The only character in the play who learns anything from the grisly goings-on, ironically, is the one who has lived in infamy - Pandarus, the go-between who brings Troilus and Cressida together and gave pandering a bad name. As played with ribald glee by Wayne Ballantyne, Pandarus isn't really such a bad fellow. He certainly isn't very moral, talking Cressida, his niece, into sexual relations with Troilus without benefit of marriage, but he seems fond of them both, and is genuinely distraught at the outcome. It is Pandarus, appalled by watching Paris and Helen groping passionately, who begins to grasp the play's cynical theme: ''Is love a generation of vipers?''

Shakespeare's (and Director White's) treatment of Paris and Helen, she of the face that launched the proverbial thousand ships, is enough to demythologize romance for good. Paris's theft of Helen from the Greeks - to which in Shakespeare's mind she was a willing victim - sparked the Trojan War, and Shakespeare, ably interpreted here, makes it all too plain that the cause for war was mere vanity and lust. Joan Stuart-Morris brings a sort of ghastly glamour to Helen, revealing a painted-over rottenness within, while Gregg Loughridge is deliciously sleazy as Paris, a hothouse flower of a ladies' man.

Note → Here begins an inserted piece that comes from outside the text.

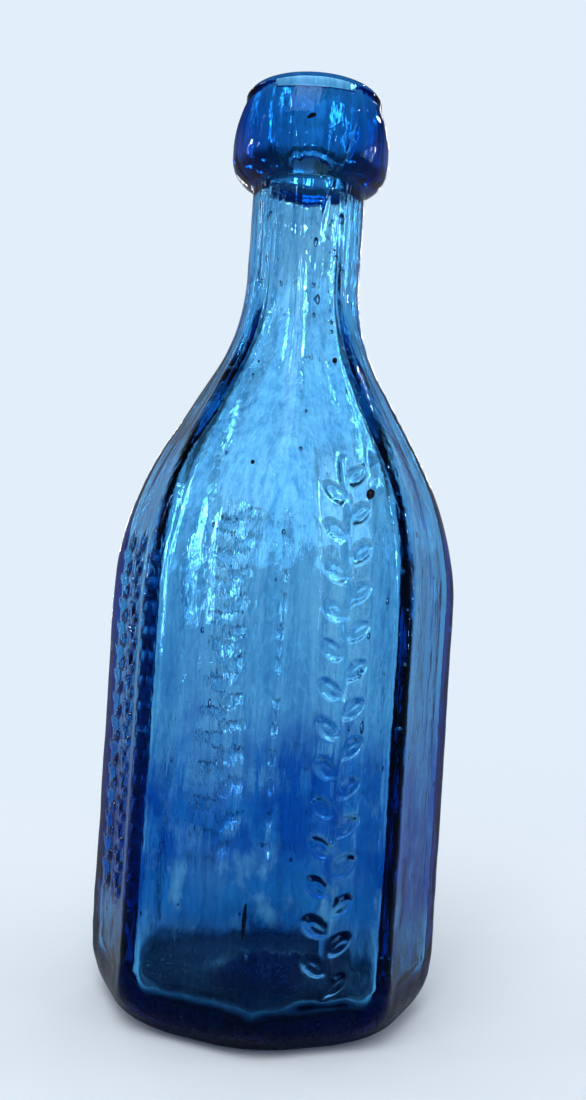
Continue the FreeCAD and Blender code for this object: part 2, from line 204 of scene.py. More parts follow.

Lechery here is really just the pretext and subplot to war, though, and Shakespeare devotes the best of his satire to the mythic heroes. The Trojans don't come off all that badly; their chief sin is a deluded belief in a code of honor and revenge. Robert Sicular's Hector is an affecting figure, humane and reasonable enough to prefer peace, but all too ready to be lured back onto the field by Troilus's boyish prating of military virture.

It is for the ultimately victorious Greeks that Shakespeare saves most of his shafts, and a ludicrous, if deadly, band of buffoons and braggarts White and his actors make them. Richard Enison is a wonderfully dimwitted Ajax; John David Castellanos as Achilles has the right air of childish narcissism; Daniel Renner is a suitably decadent Patroclus (Achilles' lover); and Allen Nause delivers what must be considered the author's jaundiced point of view with rabid enthusiasm as the sniveling Thersites, the play's equivalent of a fool-figure. Joe Vincent as Ulysses gives a strong enough performance, but seems trapped in the traditionally heroic mold - a nastier interpretation of the Greek's leading conniver would have better suited White's witches' brew.

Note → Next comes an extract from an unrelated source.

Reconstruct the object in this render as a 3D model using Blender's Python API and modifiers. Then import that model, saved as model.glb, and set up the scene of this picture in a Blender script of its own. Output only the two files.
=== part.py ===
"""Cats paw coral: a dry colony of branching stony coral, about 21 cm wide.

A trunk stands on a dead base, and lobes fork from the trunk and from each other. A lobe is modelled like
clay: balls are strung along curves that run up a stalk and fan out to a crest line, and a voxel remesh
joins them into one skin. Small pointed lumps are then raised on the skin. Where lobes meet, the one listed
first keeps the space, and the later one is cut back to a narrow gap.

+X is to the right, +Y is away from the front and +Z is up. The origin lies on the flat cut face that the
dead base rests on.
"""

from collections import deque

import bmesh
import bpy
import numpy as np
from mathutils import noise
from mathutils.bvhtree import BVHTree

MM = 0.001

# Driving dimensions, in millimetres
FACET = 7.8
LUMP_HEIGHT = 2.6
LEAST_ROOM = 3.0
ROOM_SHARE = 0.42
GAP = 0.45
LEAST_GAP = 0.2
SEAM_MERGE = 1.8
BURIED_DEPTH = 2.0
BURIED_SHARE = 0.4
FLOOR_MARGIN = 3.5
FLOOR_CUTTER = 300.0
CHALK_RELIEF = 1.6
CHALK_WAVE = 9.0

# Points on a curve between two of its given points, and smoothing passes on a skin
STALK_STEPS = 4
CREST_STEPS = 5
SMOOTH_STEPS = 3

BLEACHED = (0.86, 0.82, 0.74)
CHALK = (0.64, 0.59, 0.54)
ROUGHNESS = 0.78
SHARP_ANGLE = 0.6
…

''Troilus and Cressida'' isn't simply an exposure of folly; it is an outright assault, and is thus in a sense misanthropic. Elizabethan audiences weren't prepared for so harsh an attack on militarism and its consequences. Modern viewers may instead laugh with grim recognition.

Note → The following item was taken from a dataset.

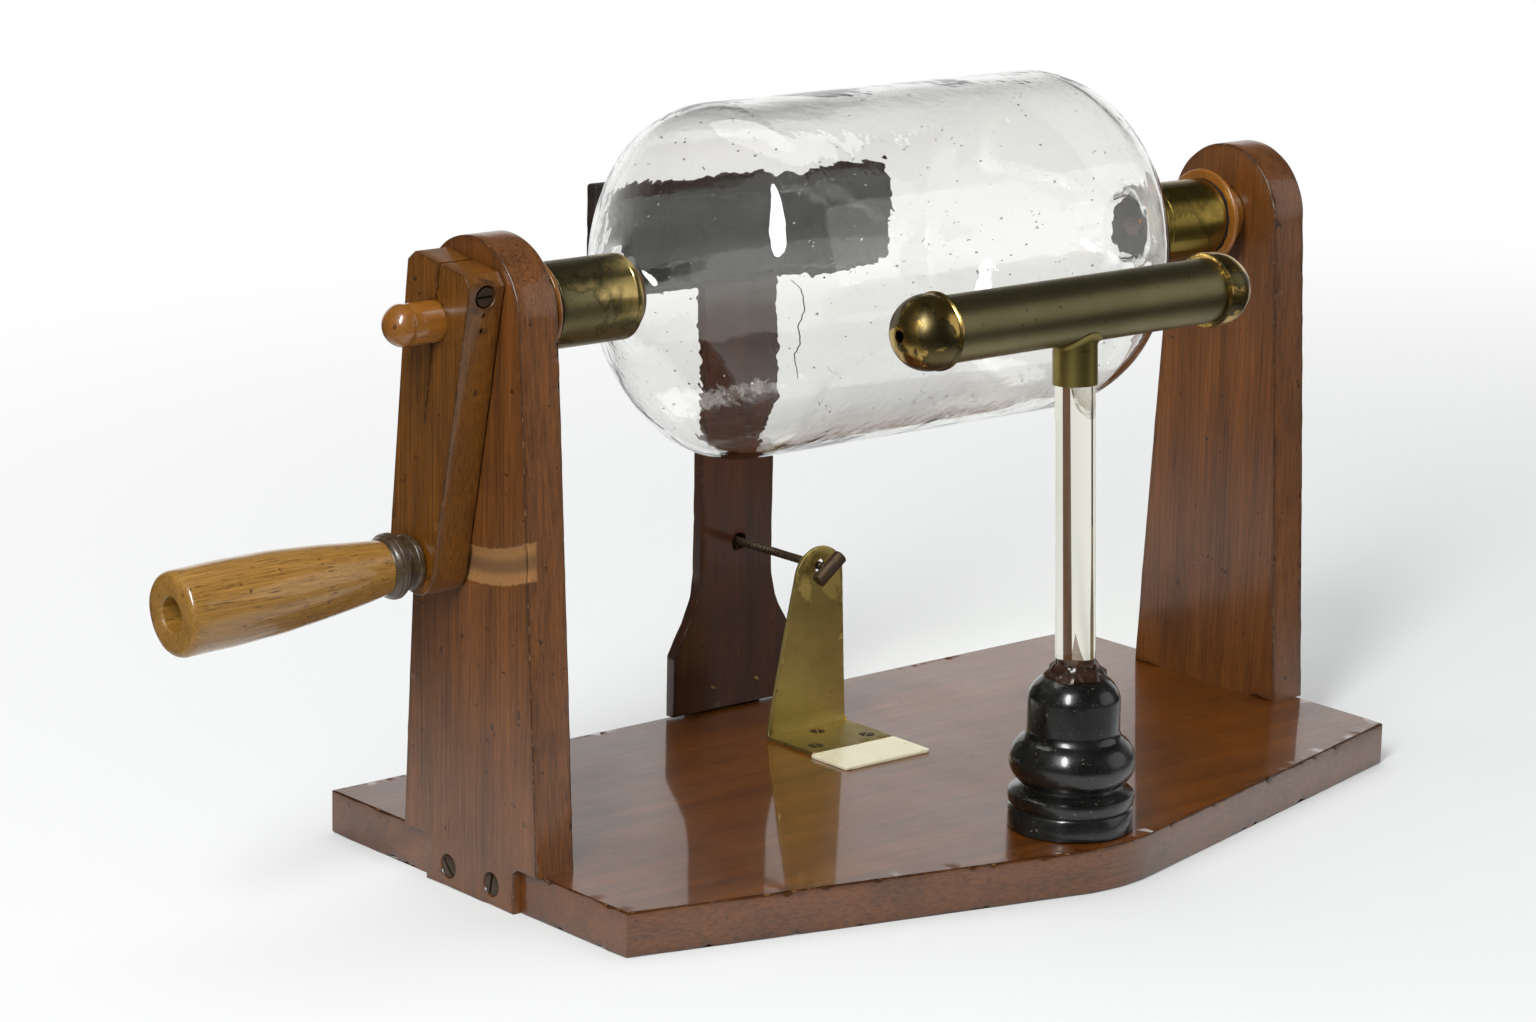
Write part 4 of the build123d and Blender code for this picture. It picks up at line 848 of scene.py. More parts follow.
def aged_brass(name, bright, dull, tarnish, cloud_mm, rough, ends=None, ragged=0.03):
    """Lacquered brass gone dull. Olive tarnish lies over the yellow metal and has flaked off in patches
    with ragged dark rims. Small black spots and fine drawing lines are over all of it."""
    material, tree, shader, where = finish_start(name)
    drawn = {"Vector": where, "Scale": 1000 / cloud_mm, "Detail": 9.0, "Roughness": 0.6, "Distortion": 0.3}
    level = add(tree, "ShaderNodeTexNoise", drawn).outputs["Fac"]
    if ends:
        # more metal shows toward the ends, where hands and dusters reach it
        middle, start, stop, amount = ends
        x = add(tree, "ShaderNodeSeparateXYZ", {0: where}).outputs[0]
        off = add(tree, "ShaderNodeMath", {0: x, 1: middle}, operation="SUBTRACT").outputs[0]
        far = add(tree, "ShaderNodeMath", {0: off}, operation="ABSOLUTE").outputs[0]
        span = {"Value": far, "From Min": start, "From Max": stop, "To Max": amount}
        nearer = add(tree, "ShaderNodeMapRange", span).outputs[0]
        level = add(tree, "ShaderNodeMath", {0: level, 1: nearer}, operation="ADD").outputs[0]
    # clouds in the tarnish 30 mm across, spots 2 mm apart, and lines of the drawing along X
    wash = add(tree, "ShaderNodeTexNoise", {"Vector": where, "Scale": 35.0, "Detail": 4.0}).outputs["Fac"]
    speck = add(tree, "ShaderNodeTexNoise", {"Vector": where, "Scale": 520.0, "Detail": 2.0}).outputs["Fac"]
    lines = add(tree, "ShaderNodeMapping", {"Vector": where, "Scale": (40, 2500, 2500)}).outputs[0]
    scratch = add(tree, "ShaderNodeTexNoise", {"Vector": lines, "Scale": 1.0, "Detail": 2.0}).outputs["Fac"]
    black = [c * 0.25 for c in dull[:3]] + [1.0]
    tone = [c * 0.78 for c in dull[:3]] + [1.0]
    # the tarnish, the dark rim round each flake, the metal in it and the spots, one over another
    for value, low, high, most, shade in (
        (wash, 0.35, 0.7, 1.0, dull),
        (level, tarnish - 0.02, tarnish, 0.6, black),
        (level, tarnish, tarnish + ragged, 1.0, bright),
        (speck, 0.7, 0.74, 0.85, black),
    ):
        span = {"Value": value, "From Min": low, "From Max": high, "To Max": most}
        share = add(tree, "ShaderNodeMapRange", span).outputs[0]
        tone = add(
            tree, "ShaderNodeMix", {"Factor": share, "A": tone, "B": shade}, data_type="RGBA"
        ).outputs["Result"]
        if shade is bright:
            metal = share
    roughness = add(
        tree, "ShaderNodeMapRange", {"Value": metal, "To Min": rough[1], "To Max": rough[0]}
    ).outputs[0]
    relief = add(tree, "ShaderNodeMath", {0: metal, 1: -0.5, 2: scratch}, operation="MULTIPLY_ADD").outputs[0]
    bump = add(tree, "ShaderNodeBump", {"Height": relief, "Strength": 0.15, "Distance": 0.1 * MM}).outputs[0]
    feed(tree, shader, {"Base Color": tone, "Roughness": roughness, "Metallic": 1.0, "Normal": bump})
    return material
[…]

The Oregon Shakespearean Festival production doesn't shy away from the play's unloveliness; White instead heightens it into a parade of grotesqueries which makes for an extraordinary, if grim, theatrical experience. It will be interesting to see whether, after nearly 400 years, audiences have caught up with Shakespeare yet.

The rest of the festival's spring season was no doubt chosen with an eye to counter ''Troilus's'' grimness. James Moll's ''Hay Fever'' is just the kind of clockwork toy it should be. Jerry Turner's production of ''Translations'' - Brian Friel's elegy for a lost Irish culture - overlays a tone of sorrow with a lilt and lyricism that keep matters entertaining throughout.

The most interesting, though least successful, of the other offerings is ''London Assurance,'' a revival of a comedy of manners by Dion Boucicault which was a hit in 1841 and has seldom been seen since. Hugh Evans's production has its moments; his actors manage a laugh on every line that remains even remotely funny. For long stretches, however, ''London Assurance'' is chiefly of historical interest. Still, that era of theater has been so thoroughly eclipsed from the modern repertory that the historical interest is great. ''London Assurance'' can be cheerfully recommended to those fascinated enough by theater to enjoy assessing its antiques.

Tennessee Williams's ''Cat on a Hot Tin Roof,'' directed by festival regular Pat Patton, opened April 27. ''Cat,''' ''London Assurance,'' and ''Hay Fever'' will be around until the end of October, and ''Translations'' until the end of September, to be joined by five more productions during the course of the year.